Commissaire à l’information et à la protection de la vie privée,
Ontario, Canada

ORDER PO-3391

Appeal PA13-48

University of Ottawa

September 12, 2014

Summary: The appellant sought access to all records held by the university, relating to her, created within a specified time-frame and located in the offices of a number of identified employees and faculties. The university granted partial access to the records, denying access to some of them pursuant to the exclusionary provision at section 65(6) (labour relations and employment), the mandatory personal privacy exemption at section 21(1), the mandatory third party information exemption at section 17(1), and the discretionary personal privacy exemptions at section 49(a), read with sections 13(1) (advice or recommendations), 14 (law enforcement), and 19 (solicitor-client privilege), and section 49(b). Prior to the completion of the inquiry, the exemptions at sections 17(1), 21(1), and 49(a), read with sections 13(1) and 14(1), and 49(b) were removed from the scope of the appeal. This order finds that the exclusion at section 65(6) applies to all of the records at issue. The university’s decision is upheld and the appeal is dismissed.

Statutes Considered: Freedom of Information and Protection of Privacy Act , R.S.O. 1990, c.
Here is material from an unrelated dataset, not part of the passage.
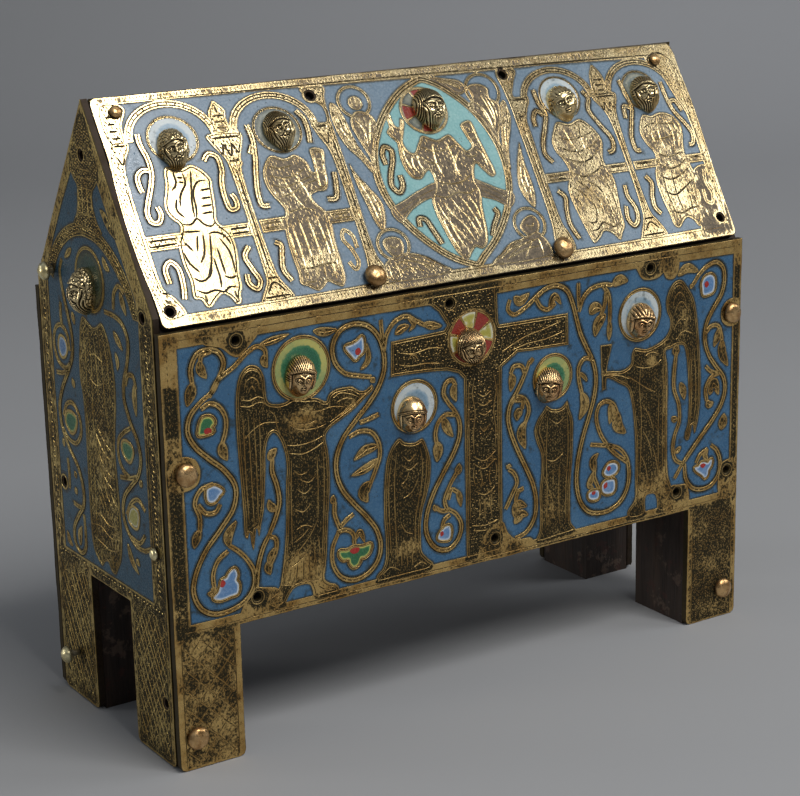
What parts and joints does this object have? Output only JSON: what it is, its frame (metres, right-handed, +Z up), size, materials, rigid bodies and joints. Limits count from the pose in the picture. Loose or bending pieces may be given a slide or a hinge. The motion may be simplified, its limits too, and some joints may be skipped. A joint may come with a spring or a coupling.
{
  "type": "reliquary casket",
  "caption": "gabled box on square legs, oak core faced with blue enamelled and gilt copper plates, cast heads in relief and domed nails",
  "frame": {"origin": "on the floor, below the middle of the whole box", "axes": "+X along the ridge to the right end, +Y to the back, +Z up; the front with the cross faces -Y"},
  "size_m": [0.3054, 0.1223, 0.2565],
  "materials": {
    "oak_core": "old dark oak with remains of pale paint",
    "enamelled_copper": "champleve enamel, blue ground, worn gilt copper figures and borders",
    "gilt_copper": "cast and gilt copper, rubbed",
    "copper_nail": "polished copper, darkened round the rim"
  },
  "bodies": {
    "root": {"core_end_left": "oak_core", "core_end_right": "oak_core", "core_front_board": "oak_core", "core_back_board": "oak_core", "core_bottom_board": "oak_core", "core_roof_board_front": "oak_core", "core_roof_board_back": "oak_core", "plate_front": "enamelled_copper", "plate_back": "enamelled_copper", "plate_roof_front": "enamelled_copper", "plate_roof_back": "enamelled_copper", "plate_gable_left": "enamelled_copper", "plate_gable_right": "enamelled_copper", "head_angel_left": "gilt_copper", "head_mourner_left": "gilt_copper", "head_crucified": "gilt_copper", "head_mourner_right": "gilt_copper", "head_angel_right": "gilt_copper", "head_apostle_1": "gilt_copper", "head_apostle_2": "gilt_copper", "head_majesty": "gilt_copper", "head_apostle_3": "gilt_copper", "head_apostle_4": "gilt_copper", "head_gable_left": "gilt_copper", "head_gable_right": "gilt_copper", "nail_front_1": "copper_nail", "nail_front_2": "copper_nail", "nail_front_3": "copper_nail", "nail_front_4": "copper_nail", "nail_roof_front_1": "copper_nail", "nail_roof_front_2": "copper_nail", "nail_roof_front_3": "copper_nail", "nail_roof_front_4": "copper_nail", "nail_gable_left_1": "copper_nail", "nail_gable_left_2": "copper_nail", "nail_gable_left_3": "copper_nail", "nail_back_1": "copper_nail", "nail_back_2": "copper_nail", "nail_back_3": "copper_nail", "nail_back_4": "copper_nail", "nail_roof_back_1": "copper_nail", "nail_roof_back_2": "copper_nail", "nail_roof_back_3": "copper_nail", "nail_roof_back_4": "copper_nail", "nail_gable_right_1": "copper_nail", "nail_gable_right_2": "copper_nail", "nail_gable_right_3": "copper_nail"}
  },
  "joints": []
}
F.31 , as amended, section 65(6).

OVERVIEW:

[1] The University of Ottawa (the university) received a request under the Freedom of Information and Protection of Privacy Act (the Act) for the following information:

Par la présente, j’aimerais demander l’accès à tous les documents, dossiers et/ou registres à mon sujet [nom de l’auteure de la demande] (Numéro d’employée [xxxxxx]), crées, émis et reçus par:

[9 membres du personnel nommés]

J’aimerais également recevoir une copie de mes dossiers (dossiers papiers et électronique) tenus au Département des Langues et Littératures Modernes, à la Faculté des Arts et au Service des Ressources humaines de [l’université nommée].

Les documents mentionnés se trouvent dans les bureaux des personnes susmentionnées de même qu’aux bureaux du Département des Langues et Littératures Modernes, de la Faculté des Arts et du Service des Ressources humaines de [l’université nommée].

Veuillez limiter votre recherche à la période entre le 1er janvier 2012 et aujourd’hui, en tenant compte du fait que les postes décrits ci-dessus ont été occupés par différentes personnes.

[2] The university located the responsive records and issued a decision granting partial access to them. With its decision letter, the university provided the appellant with an index of records that described each record and identified the portions that were being withheld pursuant to the following exemptions: section 49(a) (discretion to refuse a requester’s own information), read with sections 13(1) (advice and recommendations), 14 (law enforcement), and 19 (solicitor-client privilege); section 17(1) (third party information); section 21 (personal privacy); section 49(b) (personal privacy); and, the exclusion at section 65(6) (labour relations and employment) of the Act .

[3] The requester, now the appellant, appealed the university’s decision to deny access to the withheld records.

[4] During mediation, the appellant advised that she is not interested in pursuing access to other individuals’ personal information such as names, email addresses or contact information. As these types of personal information were the only types of personal information severed from the records, sections 49(b) and 21(1) are no longer at issue in this appeal. She also advised that she is not interested in pursuing access to emails or complaints that originated from her or were sent to her. The appellant advised, however, that she does wish to pursue access to the remaining information that has been withheld.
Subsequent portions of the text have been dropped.